Into this space, the European Union has thrust itself with its usual tact and discretion. Indicating that no one state could be allowed to put the Schengen Treaty and union at risk – especially, by implication, a small, insignificant and troublesome state like Greece – the EU has declared that its border control agency Frontex will assume responsibilities for controlling the flow of persons into the European Union with or without the consent of the implicated state. And they have done just that, pouring increasing numbers of Frontex personnel and equipment into the Aegean Sea. For the moment, Mr. Tsipras has welcomed this “assistance”; but then again, he was also forced to swallow the bail-out terms he declared to be intolerable. Greece’s steady transformation from an independent, sovereign state into a Gau of the European Union continues apace.
Sources and Notes
 The irony was not lost on the Catalans, who noted that a plurality was enough for Mr. Rajoy to insist on his right to govern, but an even greater plurality was apparently not enough for Mr. Mas to make a similar claim.

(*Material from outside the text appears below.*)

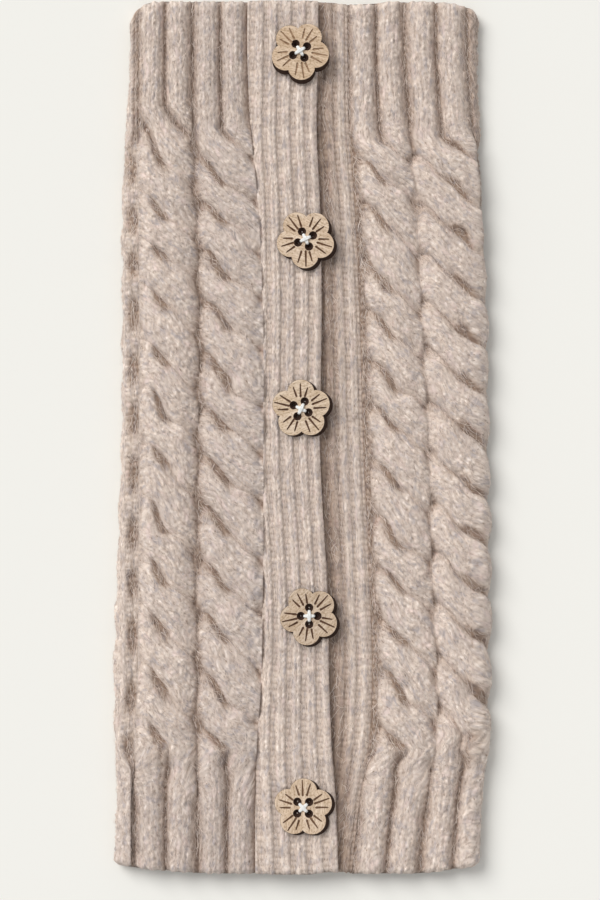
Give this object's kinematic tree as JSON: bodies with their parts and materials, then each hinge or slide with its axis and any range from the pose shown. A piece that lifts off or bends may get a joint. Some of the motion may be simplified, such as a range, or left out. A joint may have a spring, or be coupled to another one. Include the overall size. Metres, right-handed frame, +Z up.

 The Spanish Constitutions grants the King the authority to invite the leading party member of his choice to form a government; this is usually the party with the most votes, though the law allows the monarch to use his judgment in the selection. During the first round of voting, the candidate must receive a support of a majority of delegates, i.e. 176 votes. Failing this, the candidate may present themselves in a second round of voting during which a simple plurality of votes in favor suffices. If this second attempt also ends in failure, the Constitution requires new elections to be held.